Pero sé que me miró cuando entré por la puerta esta tarde, levantando la cabeza muy levemente. También las veces que pasaba por su lado, junto a su mesa. Y cuando se giró hacia donde yo estaba sentado. Y eso lo cambia todo... incluso el significado de la risa de los niños.


viernes, 10 de junio de 2011

Cuando la música cesa




La belleza no es sólo física. La música dibuja un entramado de emociones en mi corazón a veces más bellas que el más rojo atardecer en aquella playa. Sin ella las palabras serían más difíciles de sacar de mi cabeza, pues crea ese puente de melodías que aclaran el bloqueo y me hacen entrar en ese estado inclasificable en el que las palabras surgen de mí y se hacen físicas. Muchas veces, tras éste, me pregunto de dónde he sacado dichas palabras.
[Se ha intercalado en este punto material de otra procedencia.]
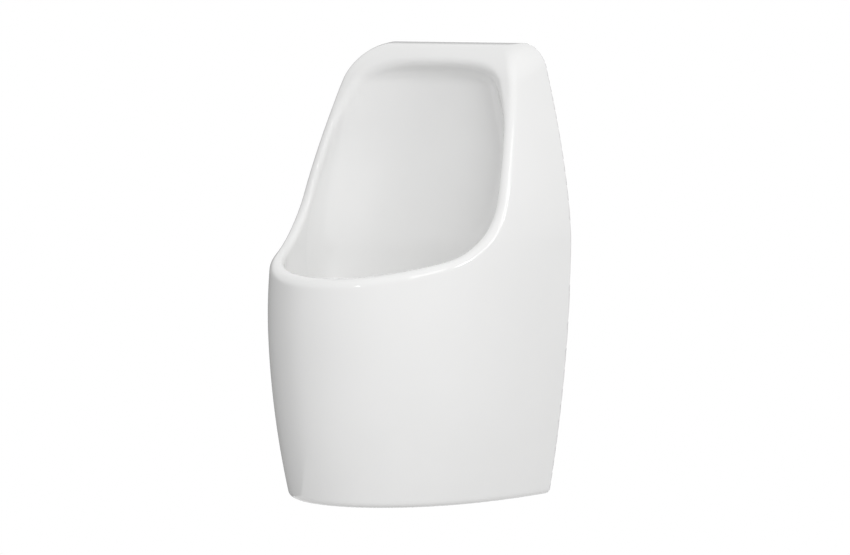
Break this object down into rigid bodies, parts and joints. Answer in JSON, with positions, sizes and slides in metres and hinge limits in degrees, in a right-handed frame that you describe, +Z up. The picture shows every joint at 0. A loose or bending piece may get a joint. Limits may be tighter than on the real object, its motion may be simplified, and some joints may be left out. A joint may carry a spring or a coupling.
{
  "type": "wall hung urinal",
  "caption": "Waterless wall hung urinal: a white china bowl with a rolled rim, a lift-out trap in its drain, a back outlet and hidden wall hangers.",
  "frame": {"origin": "centre of the waste outlet pipe where it meets the wall", "axes": "+Z up, +Y into the wall along the outlet pipe, the bowl faces -Y, +X to the right of someone facing it"},
  "size_m": [0.4004, 0.38, 0.62],
  "materials": {
    "china": "white gloss glaze",
    "fitting_plastic": "moulded polypropylene, light grey",
    "nut_plastic": "moulded polypropylene, dark grey",
    "pipe_plastic": "grey pipe",
    "black_rubber": "black EPDM",
    "cartridge_plastic": "moulded ABS, off-white",
    "float_plastic": "moulded polypropylene, blue",
    "cover_steel": "brushed stainless steel",
    "bracket_steel": "zinc plated steel",
    "screw_steel": "zinc plated steel",
    "nylon": "nylon",
    "cap_plastic": "white plastic"
  },
  "bodies": {
    "root": {"ceramic_body": "china", "drain_housing": "fitting_plastic", "housing_gasket": "black_rubber", "housing_slip_ring": "nylon", "housing_locknut": "nut_plastic", "outlet_pipe": "pipe_plastic", "outlet_cone_seal": "black_rubber", "outlet_slip_nut": "nut_plastic", "hanger_bracket_left": "bracket_steel", "hanger_bracket_right": "bracket_steel", "hanger_screws": "screw_steel", "hanger_washers": "screw_steel", "wall_plugs": "nylon", "lower_bracket_left": "bracket_steel", "lower_bracket_right": "bracket_steel", "lower_bracket_screws": "screw_steel", "lower_bracket_washers": "screw_steel", "lower_fixing_screws": "screw_steel", "lower_fixing_sleeves": "nylon", "screw_caps": "cap_plastic", "wall_pads": "black_rubber"},
    "cartridge": {"cartridge_cup": "cartridge_plastic", "cartridge_o_rings": "black_rubber", "standpipe_seal": "black_rubber", "cartridge_lid": "cartridge_plastic"},
    "float": {"float_bell": "float_plastic"},
    "cover": {"drain_cover": "cover_steel"}
  },
  "joints": [
    {"name": "cartridge_lift", "type": "slide", "parent": "root", "child": "cartridge", "axis": [0, 0, 1], "range_m": [0, 0.14]},
    {"name": "float_rise", "type": "slide", "parent": "cartridge", "child": "float", "axis": [0, 0, 1], "range_m": [0, 0.009]},
    {"name": "cover_lift", "type": "slide", "parent": "cartridge", "child": "cover", "axis": [0, 0, 1], "range_m": [0, 0.06]}
  ]
}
Me asusto por si son mías o las he copiado de susurros en la noche. Pero el caso es que brotan de lo más profundo de mi ser, por eso a veces son tan extrañas. ¿Porque nos cuesta tanto conocer a nuestro yo interior?
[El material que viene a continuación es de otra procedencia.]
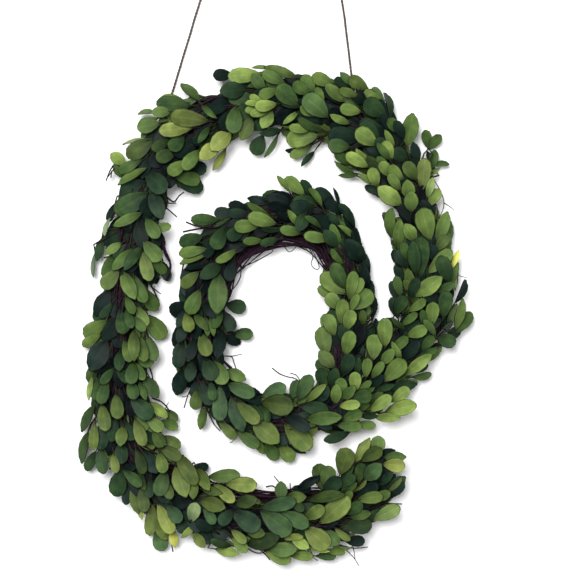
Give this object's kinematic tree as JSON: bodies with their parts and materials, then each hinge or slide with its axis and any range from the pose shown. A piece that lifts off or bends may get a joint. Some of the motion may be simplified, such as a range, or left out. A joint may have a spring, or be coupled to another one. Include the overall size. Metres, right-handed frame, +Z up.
{
  "type": "boxwood wreath",
  "caption": "Boxwood wreath in the shape of an at sign, lying on its back: leafy sprigs wired along a spiral of twisted vine, with a jute twine to hang it by.",
  "frame": {"origin": "on the surface that the wreath lies on, under the middle of its outline without the twine", "axes": "+Z up, from the wreath's back to its leaves; +Y towards the top of the wreath, where the twine is tied; +X to the right as seen from the front"},
  "size_m": [0.3552, 0.587, 0.0409],
  "materials": {
    "vine": "rough dark bark",
    "twine": "twisted jute",
    "wire": "dull green lacquer",
    "dark_leaves": "waxy, low gloss",
    "green_leaves": "waxy, low gloss",
    "light_leaves": "waxy, low gloss"
  },
  "bodies": {
    "root": {"vine_strand_1": "vine", "vine_strand_2": "vine", "vine_strand_3": "vine", "binding_wire": "wire", "twine_hanger": "twine", "twine_tie_left": "twine", "twine_tie_right": "twine", "bunch_01": "light_leaves", "bunch_02": "light_leaves", "bunch_03": "light_leaves", "bunch_04": "green_leaves", "bunch_05": "green_leaves", "bunch_06": "dark_leaves", "bunch_07": "dark_leaves", "bunch_08": "dark_leaves", "bunch_09": "dark_leaves", "bunch_10": "dark_leaves", "bunch_11": "dark_leaves", "bunch_12": "dark_leaves", "bunch_13": "dark_leaves", "bunch_14": "green_leaves", "bunch_15": "green_leaves", "bunch_16": "green_leaves", "bunch_17": "light_leaves", "bunch_18": "light_leaves", "bunch_19": "light_leaves", "bunch_20": "light_leaves", "bunch_21": "green_leaves", "bunch_22": "green_leaves", "bunch_23": "light_leaves", "bunch_24": "green_leaves", "bunch_25": "green_leaves", "bunch_26": "green_leaves", "bunch_27": "green_leaves", "bunch_28": "green_leaves", "bunch_29": "green_leaves", "bunch_30": "green_leaves", "bunch_31": "green_leaves", "bunch_32": "green_leaves", "bunch_33": "green_leaves", "bunch_34": "green_leaves", "bunch_35": "dark_leaves", "bunch_36": "dark_leaves", "bunch_37": "green_leaves", "bunch_38": "green_leaves", "bunch_39": "green_leaves", "bunch_40": "green_leaves", "bunch_41": "green_leaves", "bunch_42": "green_leaves", "bunch_43": "green_leaves", "bunch_44": "green_leaves", "bunch_45": "light_leaves", "bunch_46": "green_leaves", "bunch_47": "light_leaves", "bunch_48": "green_leaves", "bunch_49": "light_leaves", "bunch_50": "light_leaves"}
  },
  "joints": []
}
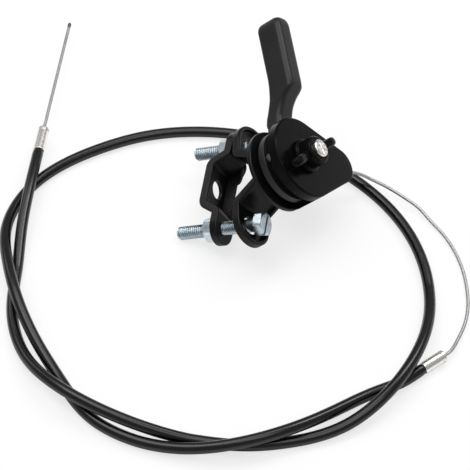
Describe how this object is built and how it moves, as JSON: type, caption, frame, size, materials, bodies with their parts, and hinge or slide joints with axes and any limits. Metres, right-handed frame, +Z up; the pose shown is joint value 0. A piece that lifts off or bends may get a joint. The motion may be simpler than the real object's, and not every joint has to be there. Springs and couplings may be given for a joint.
{
  "type": "throttle lever cable",
  "caption": "Hand throttle lever on a two-bolt handlebar clamp, with a wing nut on its pivot and a sheathed inner-wire control cable laid in loops.",
  "frame": {"origin": "on the surface the part lies on, under the centre of the lever assembly's box", "axes": "+Z up, +Y away along the lever's length as it lies, +X towards the cover's nose"},
  "size_m": [0.2055, 0.2494, 0.0665],
  "materials": {
    "black_paint": "gloss black paint on pressed steel",
    "black_plastic": "satin black moulded plastic",
    "gloss_plastic": "glossy black moulding",
    "zinc": "bright zinc plating",
    "nickel": "bright nickel plating",
    "steel_wire": "bare stranded steel wire",
    "sheath_black": "glossy black extruded sheath",
    "solder": "dull fused wire end"
  },
  "bodies": {
    "clamp_and_housing": {"base_bracket": "black_paint", "clamp_strap": "black_paint", "clamp_bolt_near": "zinc", "clamp_bolt_far": "zinc", "clamp_nut_near": "zinc", "clamp_nut_far": "zinc", "clamp_washer_near": "zinc", "clamp_washer_far": "zinc", "pivot_stud": "zinc", "hub_plate": "black_paint", "friction_washer": "black_plastic", "cable_cover": "gloss_plastic", "core_wire_run": "steel_wire", "cable_sheath": "sheath_black", "ferrule_lever_end": "nickel", "ferrule_engine_end": "nickel"},
    "lever": {"throttle_lever": "black_plastic", "cable_nipple": "nickel", "core_wire_wrap": "steel_wire"},
    "wing_nut": {"wing_nut": "black_plastic"},
    "inner_wire": {"core_wire_tail": "steel_wire", "wire_end_tip": "solder"}
  },
  "joints": [
    {"name": "lever_turn", "type": "hinge", "parent": "clamp_and_housing", "child": "lever", "pos_m": [0.00465, -0.01705, 0.03066], "axis": [0.726, -0.0776, 0.6833], "range_deg": [0, 90]},
    {"name": "wing_nut_turn", "type": "hinge", "parent": "clamp_and_housing", "child": "wing_nut", "pos_m": [0.01881, -0.01857, 0.04399], "axis": [0.726, -0.0776, 0.6833], "range_deg": [0, 180]},
    {"name": "inner_wire_slide", "type": "slide", "parent": "clamp_and_housing", "child": "inner_wire", "axis": [0.1028, 0.9945, -0.0204], "range_m": [-0.0215, 0]}
  ],
  "couplings": [
    {"joint": "inner_wire_slide", "follows": "lever_turn", "m_per_rad": -0.0134}
  ]
}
La música activa en nuestro cerebro áreas corticales que nos ayudan a pensar con más claridad. Es la magia secreta de la música. Supongo que por eso es tan importante para todos, por muy poco que puedas entender sobre ella. Es por ello que la mayoría de las veces está presente en mi cabeza cuando escribo, y de ella impregno cada frase que plasmo en papel o escribo en el ordenador. Esa melodía de piano a cuatro manos que suena durante todo mi día y que nace de lo profundo de mis sueños y constituyen la semilla que de un momento a otro se hace palabras. Esa melodía que una y otra vez obliga a mi cabeza a recordar momentos del pasado y hacerme escribir esa historia tan lejana. A deshoras suena, lo hace en cualquier lugar, pues no entiende de horarios ni de reglas. Si no fuera por la música, ese universo tan curioso y lleno de magia con el que mi cabeza sueña y que día tras día va tomando forma no sería otra cosa más que un recuerdo vago que se apaga con la cadencia final de la melodía de un piano, que callado espera en mi salón a que dos personas pongan sus manos sobre sus teclas.
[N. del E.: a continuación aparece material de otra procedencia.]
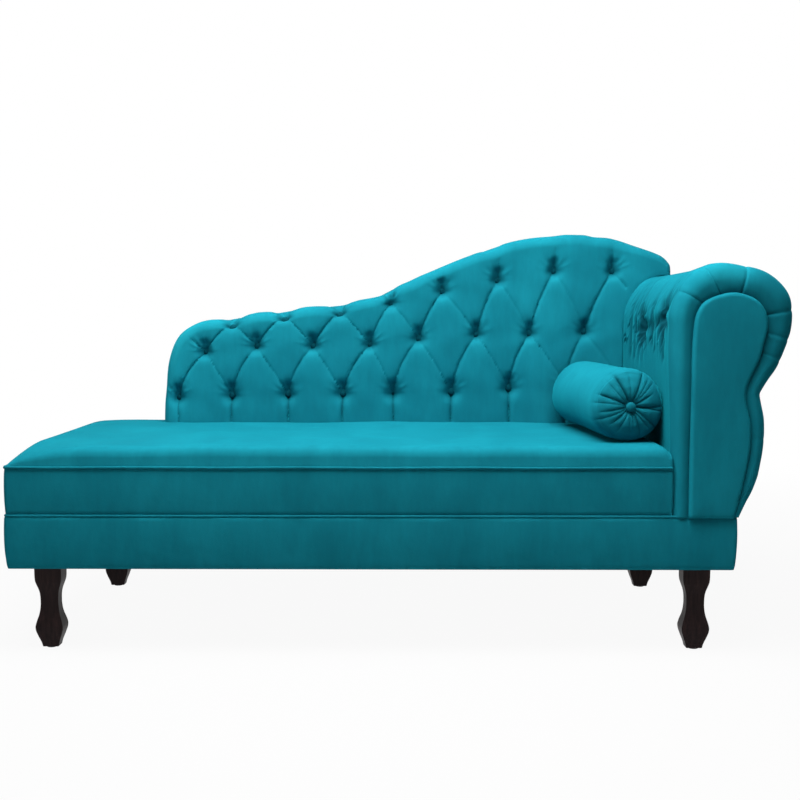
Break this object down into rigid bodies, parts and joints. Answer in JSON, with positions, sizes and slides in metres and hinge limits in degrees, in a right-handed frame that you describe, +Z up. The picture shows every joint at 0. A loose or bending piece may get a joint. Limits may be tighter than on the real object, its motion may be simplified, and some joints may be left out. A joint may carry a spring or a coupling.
{
  "type": "fainting couch",
  "caption": "Upholstered fainting couch with a boxed seat, buttoned sloping back, one scroll arm, loose bolster and shaped wooden legs.",
  "frame": {"origin": "middle of the footprint on the floor", "axes": "+X along the seat towards the scroll arm, -Y the front that faces the sitter's feet, +Z up"},
  "size_m": [1.71, 0.663, 0.9715],
  "materials": {
    "velvet": "plain woven velvet with a short pile and a soft sheen",
    "leg_wood": "very dark brown satin stain",
    "pine": "planed, unfinished",
    "plywood": "sanded plywood, unfinished",
    "card": "thin hardboard, unfinished",
    "webbing": "elastic webbing, matt",
    "felt": "needled felt, matt",
    "foam": "open-cell upholstery foam, matt",
    "dust_cloth": "thin non-woven cloth, matt",
    "twine": "waxed button twine",
    "zinc_steel": "zinc plated",
    "glide_plastic": "matt black"
  },
  "bodies": {
    "couch": {"leg_front_left": "leg_wood", "leg_front_right": "leg_wood", "leg_rear_left": "leg_wood", "leg_rear_right": "leg_wood", "foot_glides": "glide_plastic", "hanger_bolts": "zinc_steel", "tee_nuts": "zinc_steel", "front_rail": "pine", "rear_rail": "pine", "left_end_rail": "pine", "right_end_rail": "pine", "cross_bearer_left": "pine", "cross_bearer_middle": "pine", "cross_bearer_right": "pine", "corner_blocks": "pine", "frame_screws": "zinc_steel", "seat_webbing_lengthwise": "webbing", "seat_webbing_crosswise": "webbing", "webbing_staples": "zinc_steel", "seat_insulator": "felt", "seat_foam": "foam", "seat_top_cover": "velvet", "seat_boxing": "velvet", "upper_piping": "velvet", "lower_piping": "velvet", "rail_cover": "velvet", "dust_cover": "dust_cloth", "back_panel": "plywood", "back_crest_rail": "pine", "back_post_left": "pine", "back_post_middle": "pine", "back_post_right": "pine", "back_bolts": "zinc_steel", "back_foam": "foam", "back_tufted_cover": "velvet", "tuft_buttons": "velvet", "button_twine": "twine", "twine_washers": "zinc_steel", "back_outer_cover": "velvet", "arm_front_board": "plywood", "arm_rear_board": "plywood", "arm_bottom_rail": "pine", "arm_inner_rail": "pine", "arm_outer_rail": "pine", "arm_inner_panel": "card", "arm_roll_board": "card", "arm_foam": "foam", "arm_cover": "velvet", "arm_rear_cover": "velvet", "arm_facing_board": "plywood", "arm_facing_cover": "velvet", "arm_screws": "zinc_steel"},
    "bolster": {"bolster_core": "foam", "bolster_cover": "velvet", "bolster_button_front": "velvet", "bolster_button_rear": "velvet"}
  },
  "joints": [
    {"name": "bolster_lift", "type": "slide", "parent": "couch", "child": "bolster", "axis": [-0.0993, -0.0596, 0.9933], "range_m": [0, 0.6]}
  ]
}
Llevo semanas dándole vueltas al motivo que me llevó a dejar que mi piano callase para siempre, y curiosamente encontré la respuesta en una serie. En ésta el hijo del protagonista había dejado de tocar tras la muerte de su madre en el primer capítulo. Su padre se preguntaba porqué su hijo había dejado de lado algo que tan feliz le había hecho durante años. Una mañana se lo pregunta, le dice que todos deben superar lo ocurrido a su madre y que deben continuar con sus vidas. Pero lo que el padre no sabía era que su hijo no había dejado de tocar porque su madre había muerto, sino porque él nunca se había interesado en cómo tocaba el piano. El hijo había dejado de lado una pasión a la que su padre nunca había prestado atención... Y ahora pienso yo, ¿cuántas veces se interesó mi madre porque tocara?, ¿cuántas veces contemplé en ella la misma cara de satisfacción que veía en mi padre cuando la música poblaba nuestra casa? Al escuchar al hijo increparle a su padre todo eso me pude ver a mí mismo haciendo lo mismo con mi madre. Entonces me di cuenta de que nadie me había instado a continuar con las clases de piano. Había propuesto el fin y lo habían aceptado, un error que un día como padre no pienso cometer, pues siempre hay que apoyar a tus hijos, pero a veces también hay que mostrarles cuan equivocados pueden llegara estar.

Y ahora ya es demasiado tarde para volver a poner mis manos sobre esas teclas. Me pregunto si sería capaz de hacer sonar alguna melodía. De vez en cuando lo hago en sueños y mis dedos se vuelven a deslizar por el piano con soltura. Pero en la realidad no existe la soltura, sino sólo torpeza.